When interfacing the BPR with Ru M0A lines through a Ru via contact, excellent resistance values and electromigration behaviour have been measured. A complementary assessment study shows the advantages at system level of implementing BPRs as a scaling booster in 3nm SRAM designs.

Buried power rails (BPRs) have recently emerged as an attractive structural scaling booster allowing a further reduction of standard cell height in highly scaled technologies. Power rails, which are part of the power delivery network, are traditionally implemented in the chip’s back-end-of-line (BEOL, i.e., the Mint and M1 layers).

BPRs on the contrary are buried in the chip’s front-end-of-line (FEOL) to help free up routing resources for the interconnects.

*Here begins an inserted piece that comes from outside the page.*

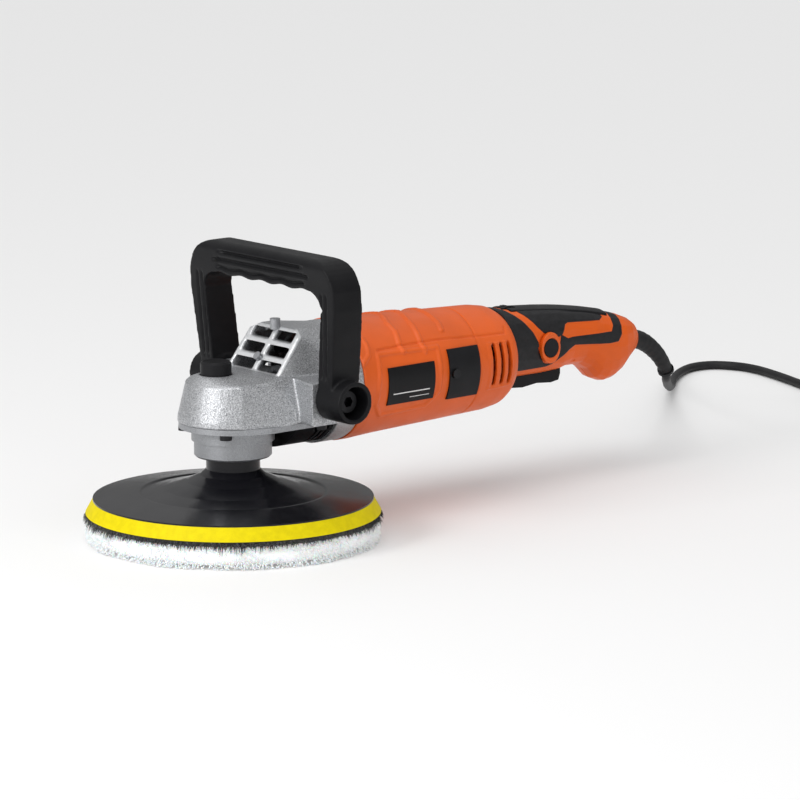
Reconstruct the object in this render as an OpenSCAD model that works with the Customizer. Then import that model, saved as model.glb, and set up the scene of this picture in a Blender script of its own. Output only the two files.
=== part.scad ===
// Rotary polisher with a bail handle, a bevel gear head and a clamshell rear handle.
// Origin: spindle axis at the working face of the pad. +X runs to the tail, +Z up.
// Units: millimetres.

/* [Polishing pad] */
// Largest diameter of the foam cushion
pad_d = 180; // [172:1:184]
// Height of the wool pile
wool_h = 14.5; // [12:0.5:16]
// Thickness of the hook-and-loop layer
loop_h = 3; // [2:0.5:3.5]
// Thickness of the foam cushion
foam_h = 8; // [6:0.5:9]

/* [Gear head] */
// Height of the motor axis above the working face
axis_z = 90; // [88:0.5:94]
// Half width of the gear head at its foot
head_half_w = 36.5; // [35:0.5:38]
// Distance from the spindle axis to the outer face of a handle ear
ear_y = 51; // [49:0.5:53]
// Travel of the spindle lock button
lock_travel = 4; // [3:0.5:4]

/* [Bail handle] */
// Height of the top of the bail above the motor axis
bail_h = 86; // [78:1:92]
// Distance from the spindle axis to the end of a bail foot
foot_y = 73.6; // [72:0.2:76]
// Width of a bail leg along the tool
leg_w = 22; // [20:1:24]

/* [Motor housing] */
// Radius of the housing where it meets the gear head
housing_r = 38; // [37.5:0.5:39]
// Wall thickness of the plastic housing
wall = 3; // [2.5:0.5:3.5]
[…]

Moreover, they provide a lower resistive local distribution of the current to a technology that suffers from increasing BEOL resistance with pitch scaling.

Integrating BPRs within the front-end module is however challenging, as BPR processing may induce stress in the conduction channel – degrading the device mobility – or cause metal contamination issues. Imec has experimentally demonstrated the feasibility of integrating W-BPRs in a FinFET test vehicle.

Naoto Horiguchi, Program Director CMOS device technology at imec: “Stress transfer could be minimized by burying the W-BPR below the fin, deep into the shallow trench isolation (STI) module. The BPR metal and dielectric were capped by dielectric until the end of the processing. The proximity and processing of the BPR did not impact FinFET device performance, findings that are consistent with 2D stress TCAD simulations, and metal contamination issues were avoided.

“In addition, excellent resistance and electromigration results were obtained after interfacing the W-BPR with a Ru via (Ru VBPR) to contact with Ru M0A lines. For a W line with critical dimension of 24 nm and length 100µm, no electromigration failures were observed after 900 hours at 330°C and 4 MA/cm2 current density.”

Earlier studies already showed the essential role of BPRs as a scaling booster in future logic architectures containing nanosheets, forksheets and CFETs. In a complementary study presented at VLSI 2020, imec also evaluated the impact at system level of implementing BPRs in 3nm SRAM designs. It was shown that burying the VDD and VSS power lines in the SRAM front-end can significantly improve SRAM performance at 3nm technology nodes.

Julien Ryckaert, Program Director Logic insite at imec, added: “When scaling SRAMs, the grid-like distribution of VDD, VSS, wordlines and bitlines suffers from routing congestion and resistance degradation. This resistance degradation is worst for the wordline.

“Moving the VDD and VSS power lines below the device – and as such relaxing the dimensions of word- and bitline – can offer a significant performance boost at system level, mainly improving write margin and read speed. For example, our simulations showed a 28.2% performance improvement for a server-processor having BPR-SRAMs with respect to conventional SRAM bit cells in L2 and L3 cache.”